Oil recovery following waterflooding and foam injection for a mixture of surfactant and NPs, non-fractured rock

A comparison between the three cases is presented in Fig. 6. The highest oil recovery was reported for the mixture, while the lowest was for CO2. The high oil recovery produced for CO2 was because the experiment was conducted at or near the minimum miscibility pressure (MMP) of CO2 in NBU oil. The higher oil recovery reported for surfactant compared to CO2 demonstrates the ability of foam flooding to reduce gas mobility and enhance oil recovery. Also, the higher recovery of the mixture compared to that of surfactant demonstrates the ability of the presence of NP to further reduce gas mobility, improving the gas sweep efficiency and, therefore, recovering more oil.

Fig. 6
figure 6

Oil recovery following waterflooding, CO2 and foam injection, non-fractured rocks

Fractured rocks

Similar to the previous experiments, the results of coreflood experiments here on non-fractured rocks showed improved oil recovery during the foam injection processes, with higher recovery when NPs were used. Figure 7 shows the results of coreflood experiments for the baseline case, surfactant, and the mixture.

Fig. 7
figure 7

Oil recovery following waterflooding, CO2 and foam injection, fractured rock

For the baseline experiment, the oil recovery following the waterflooding process was about 59.71% of the OOIP. At least 4 PVs of water were injected at 3 ft/d to ensure that no more oil could be recovered in this process and to diminish any capillary end effects that might exist. Then, CO2 was injected at 5 ft/d and the total oil recovery reached 66.92% of the OOIP. This means that the CO2 was able to produce about 7.21% of OOIP and 17.90% of the remaining oil in place.

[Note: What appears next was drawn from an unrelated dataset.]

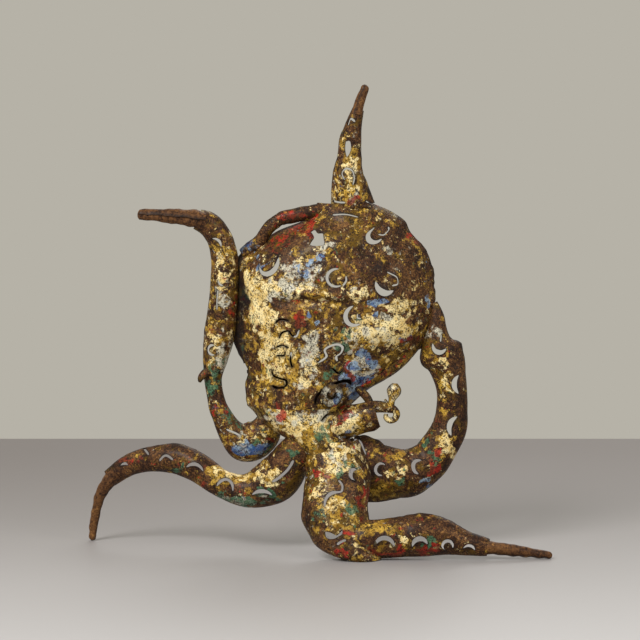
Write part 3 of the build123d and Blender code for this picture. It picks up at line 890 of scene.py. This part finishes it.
FOOT_ARM = [
    (28, -42, 19, 15, 18), (40, -42, 20, 18.5, 19.5), (54, -42, 20, 18.6, 20), (66, -42, 20.6, 19, 20),
    (82, -43, 22.5, 20, 19), (104, -44, 24.4, 21.3, 18), (122, -45, 22.3, 18.2, 15),
    (144, -45, 16.2, 12.1, 12), (167, -45.5, 12, 8.4, 8),
]
FOOT_ARM_CUTS = [
    Cut(63.5, 17, 10, 88, 190, gap=4.2, lift=5.5),
    Cut(98.5, 18, 8.5, 100, 190, gap=4.2, lift=5.5),
    Cut(126, 16, 6.5, 120, 290, gap=2.4, lift=5),
    Cut(147.5, 11, 6, 80, 170, gap=2.6, lift=1.5),
]
FOOT_ARM_PATCHES = {
    "gold": [(58, 31, 22, 9, 0.8), (70, 10, 22, 6, 0.5)],
    "cream": [(79, 24, 8, 7, 0.82), (100, 30, 20, 4, 0.4)],
    "green": [(110, 19, 5, 5, 1)],
    "red": [(60, 7, 26, 7, 0.66), (107, 12, 12, 4, 0.75)],
    "olive": [(55, 32, 24, 9, 0.8)],
    "bare": [(125, 30, 40, 12, 0.6), (150, 12, 24, 10, 0.5)],
}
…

For the surfactant case, the oil recovery following the waterflooding process was about 54.01% of the OOIP. At least 5.5 PVs of water were injected at 3 ft/d to ensure that no more oil could be recovered in this process and to diminish any capillary end effects that might exist. Then, 1 PV of surfactant was injected at 1.5 ft/d as a pre-flush step. There was no significant amount of oil produced during the pre-flush step. The co-injection process was conducted at 5 ft/d and 90% quality. The surfactant foam was able to produce about 8.41% of the OOIP and 15.28% of the remaining oil in place. This brought the total oil recovery to be around 62.42% of the OOIP. Even though the total oil recovery of CO2 was higher than surfactant, the recovery factor during foam injection was higher than the CO2 case. The surfactant produced 8.41% following waterflooding, whereas the CO2 recovered 7.21% of the OOIP. Also, the recovery factor during the waterflooding for the CO2 case was higher than the surfactant case, 59.71% for CO2 versus 54.01% for surfactant. This resulted in a higher total recovery for CO2 compared to surfactant.

The next run, as shown in Fig. 7, was for the case where the mixture of surfactant and NPs was used. The same procedure as in the previous experiment was used in this run. The oil recovery following the waterflooding process was about 57.90% of the OOIP. A small amount of oil was produced during the pre-flush process. During the pre-flush and co-injection processes, the mixture was able to produce about 12.62% of the OOIP and 29.98% of the remaining oil in place. The total oil recovery following the mixture foam process was around 70.52% of the OOIP. This is around 8.10% higher than the previous experiment in which only surfactant was used and 3.60% higher than CO2.

A comparison between the three cases is presented in Fig. 8. The highest oil recovery was reported for the mixture, while the lowest was for surfactant. However, the results reported for surfactant compared to CO2 are already discussed above. The high oil recovery reported for all cases was because the experiments were conducted at or near the minimum miscibility pressure (MMP) of CO2 in NBU oil. Also, the rock samples were 100% saturated with oil. The higher oil recovery reported for surfactant compared to CO2, at the secondary recovery scheme, demonstrates the ability of foam flooding to reduce gas mobility, hence improving oil recovery. Also, the higher recovery of the mixture compared to that of surfactant and CO2 demonstrates the ability of NPs to further reduce gas mobility, improving the sweep efficiency and, therefore, recovering more oil. The summary of the performance of waterflooding and secondary recovery schemes can be found in Fig. 8.

Fig. 8
figure 8

Summary of coreflood experiments, fractured rocks

Conclusion

Anionic surfactant and a mixture of anionic surfactant and surface-modified silica nanoparticles were used in this study to assess the ability of the surfactant and the mixture to stabilize CO2/brine foam at reservoir conditions. Dynamic foam tests were conducted to test the ability of the surfactant and the mixture to generate foam in porous media and reduce CO2 mobility. Coreflood experiments were performed in Bentheimer non-fractured and fractured sandstone rocks to examine the ability of the generated foam to reduce gas mobility and enhance oil recovery. Based on the results of dynamic foam tests and coreflood experiments:

  • At harsh reservoir conditions, both surfactant and mixture were able to reduce the sc-CO2 mobility about 3–4 times.

  • Using non-fractured rocks, the mixture of surfactant and NPs recovered about 80.05% of the OOIP. This is around 4% higher than surfactant and 8.55% higher than sc-CO2.

  • Using fractured rocks, the presence of NPs was able to improve the oil recovery compared to the surfactant and pure sc-CO2 injection cases. The oil recoveries during secondary production mechanisms for CO2, surfactant, and mixture were 7.21, 8.41, and 12.62% of the OOIP, respectively.